**What to do:** Every line from the one with "range(len(section)), place, doubled, collection)" to the one with "bpy.context.scene.collection.objects.link(empty)", including those two, is to be copied exactly; all other lines of the entries below are left out.

Records from a collection
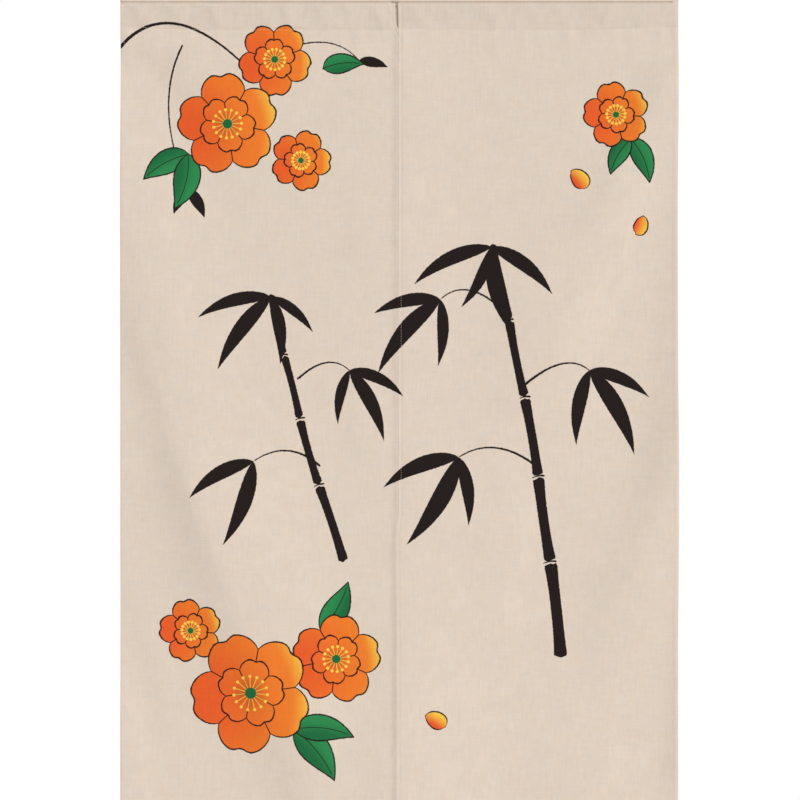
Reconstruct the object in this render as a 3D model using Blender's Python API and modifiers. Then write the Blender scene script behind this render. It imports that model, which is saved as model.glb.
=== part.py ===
"""Split door curtain: two hanging cloth panels sewn to one heading band.

Metres, +Z up. X runs across, the front faces -Y, and the origin is the middle of the top edge.
Tables give sizes in millimetres: across is measured from the middle, drop is measured down from the top edge.
"""

from collections import namedtuple

import bmesh
import bpy
import numpy as np

MM = 0.001

# Driving dimensions, in millimetres
WIDTH = 850.0
DROP = 1224.0
CLOTH = 1.2
HEM_CLOTH = 2.0
SIDE_HEM = 7.0
BOTTOM_HEM = 8.4
TOP_HEM = 5.0
HEM_STEP = 1.0
SEWN_GAP = 0.3

# Heading and rod pocket
PANEL_TOP = 6.4
SEAM_TOP = 43.0
SEAM_BOTTOM = 50.0
POCKET_TOP = 9.5
POCKET_BOTTOM = 42.0
POCKET_DEPTH = 15.0
POCKET_SQUARENESS = 3.0
POCKET_STEPS = 12
STRIP_MARGIN = 1.5
BAND_SAG = 0.7
BAND_SAG_LENGTH = 310.0
BAND_COLUMNS = 26

# Below the seam the right panel's inner edge comes forward and the left one goes back, so they lap
LAP_FORWARD = 1.6
LAP_BACK = 1.6
LAP_START = 51.0
LAP_FULL = 63.0
LAP_EDGE = 10.0
LAP_FADE = 50.0
LAP_ROWS_END = 77.0

# Both panels stand forward along the lap, further towards the hem: a crease close to the right
# panel's edge and a slow rise around it
RIDGE_START = 700.0
RIDGE_FULL = 1100.0
RIDGE_UPPER_HEIGHT = 4.4
RIDGE_LOWER_HEIGHT = 10.0
RIDGE_UPPER_LEFT = 130.0
RIDGE_LOWER_LEFT = 50.0
RIDGE_UPPER_RIGHT = 72.0
RIDGE_LOWER_RIGHT = 118.0
CREASE_REACH = 6.5
CREASE_UPPER_SHARE = 0.42
CREASE_LOWER_SHARE = 0.30

# The right panel's outer corner reaches up over the band, the left panel's inner one is rounded off
RAISED_CORNER_TOP = 1.1
ROUNDED_CORNER_TOP = 9.0

# Cloth hangs flat down to here and is free below
FREE_START = 52.0
FREE_FULL = 100.0

# Mesh spacing
CREASE_COLUMNS = [14.0, 21.0]
COLUMN_COUNT = 23
ROW_COUNT = 46

# Inner edges of the two panels, from the top to the bottom
InnerEdge = namedtuple("InnerEdge", "drop left right")
INNER_EDGES = [
    InnerEdge(drop=6.4, left=-6.3, right=-2.0),
    InnerEdge(drop=17.0, left=-5.7, right=-1.6),
    InnerEdge(drop=26.0, left=-5.1, right=-1.5),
    InnerEdge(drop=35.0, left=-4.6, right=-1.2),
    InnerEdge(drop=42.0, left=-3.9, right=-1.2),
    InnerEdge(drop=46.5, left=-1.9, right=-1.5),
    InnerEdge(drop=63.0, left=-1.9, right=-1.5),
    InnerEdge(drop=77.0, left=5.5, right=-1.5),
    InnerEdge(drop=786.0, left=5.5, right=-1.6),
    InnerEdge(drop=814.0, left=3.5, right=-5.6),
    InnerEdge(drop=876.0, left=3.5, right=-5.4),
    InnerEdge(drop=930.0, left=4.5, right=-4.5),
    InnerEdge(drop=1224.0, left=4.5, right=-4.5),
]

# Folds: a line from start to end, bowed to the right if bow is positive, and how far the cloth
# spreads to the left and right of it; a ridge if depth is positive, a trough if negative
Fold = namedtuple("Fold", "across drop end_across end_drop bow left right depth")
FOLDS = [
    Fold(across=-460, drop=20, end_across=-266, end_drop=340, bow=17, left=60, right=42, depth=-4.6),
    Fold(across=-464, drop=180, end_across=-310, end_drop=600, bow=4, left=50, right=80, depth=4.5),
    Fold(across=-406, drop=440, end_across=-282, end_drop=830, bow=-2, left=34, right=90, depth=6.0),
    Fold(across=-340, drop=690, end_across=-96, end_drop=1270, bow=-10, left=50, right=110, depth=12.0),
    Fold(across=-436, drop=880, end_across=-366, end_drop=1150, bow=0, left=30, right=24, depth=-2.0),
    Fold(across=-434, drop=1060, end_across=-400, end_drop=1260, bow=0, left=24, right=30, depth=1.5),
    Fold(across=-148, drop=900, end_across=-136, end_drop=1160, bow=0, left=24, right=44, depth=1.5),
    Fold(across=492, drop=-30, end_across=278, end_drop=400, bow=-5, left=34, right=60, depth=8.5),
    Fold(across=412, drop=130, end_across=342, end_drop=740, bow=6, left=110, right=56, depth=-9.0),
    Fold(across=334, drop=250, end_across=204, end_drop=600, bow=0, left=80, right=62, depth=6.5),
    Fold(across=474, drop=590, end_across=318, end_drop=1010, bow=-4, left=52, right=80, depth=9.0),
    Fold(across=414, drop=900, end_across=382, end_drop=1270, bow=0, left=90, right=32, depth=-6.6),
    Fold(across=165, drop=660, end_across=148, end_drop=1000, bow=0, left=120, right=42, depth=4.5),
]

CLOTH_COLOUR = (0.730, 0.617, 0.508, 1.0)
CLOTH_ROUGHNESS = 0.9


def smooth(low, high, value):
    """Ease from 0 to 1 between two values."""
    share = np.clip((value - low) / (high - low), 0.0, 1.0)
    return share * share * (3.0 - 2.0 * share)


def bump(offset, left, right):
    """A soft bump, 1 at its line, with its own reach on each side."""
    reach = np.where(offset < 0.0, left, right)
    return np.exp(-((offset / reach) ** 2))


def fold_height(fold, across, drop):
    """How far one fold pushes the cloth forward."""
    run = fold.end_across - fold.across
    fall = fold.end_drop - fold.drop
    length = np.hypot(run, fall)
    along = ((across - fold.across) * run + (drop - fold.drop) * fall) / length**2
    side = ((across - fold.across) * fall - (drop - fold.drop) * run) / length
    offset = side - fold.bow * 4.0 * along * (1.0 - along)
    fade = smooth(-0.2, 0.3, along) * smooth(1.2, 0.7, along)
    return fold.depth * fade * bump(offset, fold.left, fold.right)


def grow(upper, lower, growth):
    """A value that goes from upper to lower as growth goes from 0 to 1."""
    return upper + (lower - upper) * growth


def ridge_height(across, drop):
    """How far both panels stand forward along the lap."""
    growth = smooth(RIDGE_START, RIDGE_FULL, drop)
    height = grow(RIDGE_UPPER_HEIGHT, RIDGE_LOWER_HEIGHT, growth)
    left = grow(RIDGE_UPPER_LEFT, RIDGE_LOWER_LEFT, growth)
    right = grow(RIDGE_UPPER_RIGHT, RIDGE_LOWER_RIGHT, growth)
    share = grow(CREASE_UPPER_SHARE, CREASE_LOWER_SHARE, growth)
    away = across - inner_edge("right", drop)
    crease = bump(away, CREASE_REACH, right)
    rise = bump(away, left, right)
    return height * (share * crease + (1.0 - share) * rise)


def hang_height(across, drop):
    """Forward push of the hanging cloth; none at the pocket, where it is sewn flat."""
    folds = sum(fold_height(fold, across, drop) for fold in FOLDS)
    return (folds + ridge_height(across, drop)) * smooth(FREE_START, FREE_FULL, drop)


def lap_share(across, drop):
    """How much of the lap's push acts near the inner edges, from 0 to 1."""
    return smooth(LAP_START, LAP_FULL, drop) * smooth(LAP_FADE, LAP_EDGE, abs(across))


def inner_edge(side, drop):
    """Where a panel's inner edge lies at a drop."""
    drops = [row.drop for row in INNER_EDGES]
    places = [getattr(row, side) for row in INNER_EDGES]
    return float(np.interp(drop, drops, places))


def spread(start, end, count):
    """Even places after start, up to and with end."""
    return [start + (end - start) * step / count for step in range(1, count + 1)]


def panel_columns():
    """Places across a panel as shares of its width, close together at the sides."""
    width = WIDTH / 2.0
    near = [place / width for place in [0.0, SIDE_HEM, SIDE_HEM + HEM_STEP] + CREASE_COLUMNS]
    far = [1.0 - place for place in near[::-1]]
    return near + spread(near[-1], far[0], COLUMN_COUNT) + far[1:]


def panel_rows():
    """Drops of a panel's rows, from its bottom hem up to its turned top edge."""
    top = [PANEL_TOP, PANEL_TOP + TOP_HEM, PANEL_TOP + TOP_HEM + HEM_STEP]
    pocket = spread(top[-1], SEAM_TOP - HEM_STEP, 3)
    seam = [SEAM_TOP, SEAM_BOTTOM, SEAM_BOTTOM + HEM_STEP]
    lap = spread(seam[-1], LAP_ROWS_END, 6)
    body = spread(lap[-1], DROP - BOTTOM_HEM - HEM_STEP, ROW_COUNT)
    rows = top + pocket + seam + lap + body + [DROP - BOTTOM_HEM, DROP]
    return rows[::-1]


def is_hem(column, row, columns):
    """True where the cloth is folded double or sewn to the band."""
    hem = columns[1]
    at_side = column <= hem or column >= 1.0 - hem
    at_top = row <= PANEL_TOP + TOP_HEM
    at_seam = SEAM_TOP <= row <= SEAM_BOTTOM
    at_bottom = row >= DROP - BOTTOM_HEM
    return at_side or at_top or at_seam or at_bottom


def place_left(column, row):
    """A point on the left panel's face."""
    outer = -WIDTH / 2.0
    across = outer + (inner_edge("left", row) - outer) * column
    forward = SEWN_GAP + HEM_CLOTH + hang_height(across, row) - LAP_BACK * lap_share(across, row)
    in_corner = column == 1.0 and row == PANEL_TOP
    drop = ROUNDED_CORNER_TOP if in_corner else row
    return across, forward, drop


def place_right(column, row):
    """A point on the right panel's face."""
    outer = WIDTH / 2.0
    inner = inner_edge("right", row)
    across = inner + (outer - inner) * column
    forward = SEWN_GAP + HEM_CLOTH + hang_height(across, row) + LAP_FORWARD * lap_share(across, row)
    in_corner = outer - across <= SIDE_HEM and row == PANEL_TOP
    drop = RAISED_CORNER_TOP if in_corner else row
    return across, forward, drop


def band_section():
    """Drop and set-back of the band from its lower edge up: two flat strips joined by the pocket's back."""
    middle = (POCKET_TOP + POCKET_BOTTOM) / 2.0
    half = (POCKET_BOTTOM - POCKET_TOP) / 2.0
    power = 2.0 / POCKET_SQUARENESS
    section = [(SEAM_BOTTOM, 0.0), (POCKET_BOTTOM + STRIP_MARGIN, 0.0)]
    for angle in np.linspace(0.0, np.pi, POCKET_STEPS + 1):
        rise = np.sign(np.cos(angle)) * abs(np.cos(angle)) ** power
        section.append((middle + half * rise, POCKET_DEPTH * abs(np.sin(angle)) ** power))
    section += [(POCKET_TOP - STRIP_MARGIN, 0.0), (0.0, 0.0)]
    return section


def cloth_material(name, colour):
    """Plain matt cloth."""
    material = bpy.data.materials.new(name)
    material.use_nodes = True
    shader = material.node_tree.nodes["Principled BSDF"]
    shader.inputs["Base Color"].default_value = colour
    shader.inputs["Roughness"].default_value = CLOTH_ROUGHNESS
    shader.inputs["Metallic"].default_value = 0.0
    material.diffuse_color = colour
    return material


def cloth_sheet(name, columns, rows, place, doubled, collection):
    """A grid laid on the cloth's face by place, then given its thickness behind that face."""
    mesh = bpy.data.meshes.new(name)
    sheet = bpy.data.objects.new(name, mesh)
    collection.objects.link(sheet)
    group = sheet.vertex_groups.new(name="doubled")
    grid = bmesh.new()
    bmesh.ops.create_grid(grid, x_segments=len(columns) - 1, y_segments=len(rows) - 1, size=0.5)
    weights = grid.verts.layers.deform.verify()
    for vertex in grid.verts:
        column = columns[round((vertex.co.x + 0.5) * (len(columns) - 1))]
        row = rows[round((vertex.co.y + 0.5) * (len(rows) - 1))]
        across, forward, drop = place(column, row)
        vertex.co = (across * MM, -forward * MM, -drop * MM)
        vertex[weights][group.index] = 1.0 if doubled(column, row) else 0.0
    grid.to_mesh(mesh)
    grid.free()
    mesh.shade_smooth()
    mesh.set_sharp_from_angle(angle=np.radians(40.0))
    mesh.materials.append(cloth_material(name, CLOTH_COLOUR))
    thickness = sheet.modifiers.new("Thickness", "SOLIDIFY")
    thickness.thickness = HEM_CLOTH * MM
    thickness.offset = -1.0
    thickness.vertex_group = group.name
    thickness.thickness_vertex_group = CLOTH / HEM_CLOTH
    return sheet


def panel(name, place, collection):
    """One hanging panel with its hems."""
    columns = panel_columns()

    def doubled(column, row):
        return is_hem(column, row, columns)

    return cloth_sheet(name, columns, panel_rows(), place, doubled, collection)


def heading_band(collection):
    """The strip behind both panels, flat where it is sewn and standing back behind the rod."""
    section = band_section()
    columns = [0.0] + spread(0.0, 1.0, BAND_COLUMNS)

    def place(column, row):
        drop, back = section[row]
        across = WIDTH * (column - 0.5)
        sag = BAND_SAG * np.sin(2.0 * np.pi * across / BAND_SAG_LENGTH)
        return across, -back - sag * back / POCKET_DEPTH, drop

    def doubled(column, row):
        return False

    return cloth_sheet("heading_band", columns, range(len(section)), place, doubled, collection)


def main():
    for old in list(bpy.data.objects):
        bpy.data.objects.remove(old, do_unlink=True)
    collection = bpy.data.collections.new("Door curtain")
    bpy.context.scene.collection.children.link(collection)
    panel("panel_left", place_left, collection)
    panel("panel_right", place_right, collection)
    heading_band(collection)


main()
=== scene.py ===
# Split door curtain: folds, sewing, print and cloth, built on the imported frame
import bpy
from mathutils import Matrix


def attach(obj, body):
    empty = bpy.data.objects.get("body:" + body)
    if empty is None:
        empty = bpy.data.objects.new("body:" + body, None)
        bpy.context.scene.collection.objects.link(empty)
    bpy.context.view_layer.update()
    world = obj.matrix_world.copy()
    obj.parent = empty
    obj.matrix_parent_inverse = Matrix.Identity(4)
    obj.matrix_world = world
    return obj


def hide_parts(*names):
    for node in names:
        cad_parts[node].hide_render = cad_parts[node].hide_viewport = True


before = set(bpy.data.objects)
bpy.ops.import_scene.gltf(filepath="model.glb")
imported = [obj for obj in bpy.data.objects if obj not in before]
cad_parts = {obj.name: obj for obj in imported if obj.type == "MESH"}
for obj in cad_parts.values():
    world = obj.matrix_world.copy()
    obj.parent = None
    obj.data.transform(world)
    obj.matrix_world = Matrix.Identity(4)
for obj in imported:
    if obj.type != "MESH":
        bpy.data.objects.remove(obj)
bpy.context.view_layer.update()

import math
from types import SimpleNamespace

import bpy
import numpy as np

mm = 0.001
print("frame loaded:", sorted(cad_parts))


# Camera, face on to the curtain
camera = {
    "lens": 85.0,  # mm
    "sensor": 36.0,  # mm
    "pictureWidth": 1.2186,  # metres of curtain across the picture
    "aim": (0.0009, -0.0025, -0.6108),
}


def deselect():
    bpy.ops.object.select_all(action="DESELECT")


def makeCamera():
    distance = camera["lens"] / camera["sensor"] * camera["pictureWidth"]
    x, y, z = camera["aim"]
    deselect()
    bpy.ops.object.camera_add(location=(x, y - distance, z), rotation=(math.radians(90), 0, 0))
    eye = bpy.context.object
    eye.name = "pictureCamera"
    eye.data.lens = camera["lens"]
    eye.data.sensor_width = camera["sensor"]
    bpy.context.scene.camera = eye


makeCamera()
print("camera placed")


# How the cloth hangs: across is mm from the middle, drop is mm below the top edge, push is mm forward.
# A fold is a line from start to end; left and right say how far the cloth spreads from it on each side.
hang = {"free": (52.0, 100.0)}  # between these drops the folds fade in

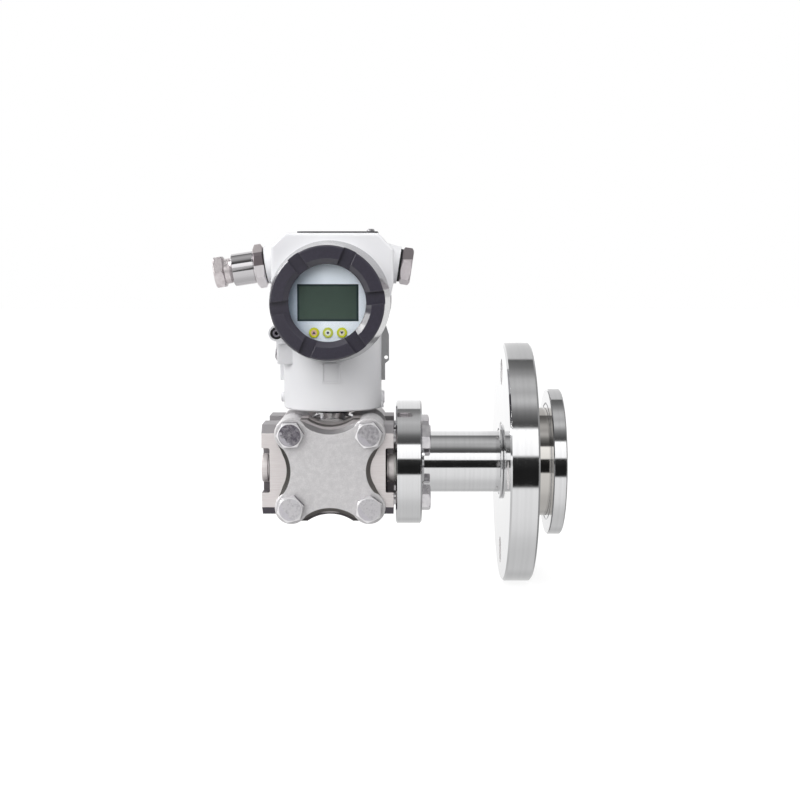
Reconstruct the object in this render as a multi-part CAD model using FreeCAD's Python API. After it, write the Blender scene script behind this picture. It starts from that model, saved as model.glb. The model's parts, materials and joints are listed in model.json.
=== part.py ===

**Answer for the task:**
    return cloth_sheet("heading_band", columns, range(len(section)), place, doubled, collection)


def main():
    for old in list(bpy.data.objects):
        bpy.data.objects.remove(old, do_unlink=True)
    collection = bpy.data.collections.new("Door curtain")
    bpy.context.scene.collection.children.link(collection)
    panel("panel_left", place_left, collection)
    panel("panel_right", place_right, collection)
    heading_band(collection)


main()
=== scene.py ===
# Split door curtain: folds, sewing, print and cloth, built on the imported frame
import bpy
from mathutils import Matrix


def attach(obj, body):
    empty = bpy.data.objects.get("body:" + body)
    if empty is None:
        empty = bpy.data.objects.new("body:" + body, None)
        bpy.context.scene.collection.objects.link(empty)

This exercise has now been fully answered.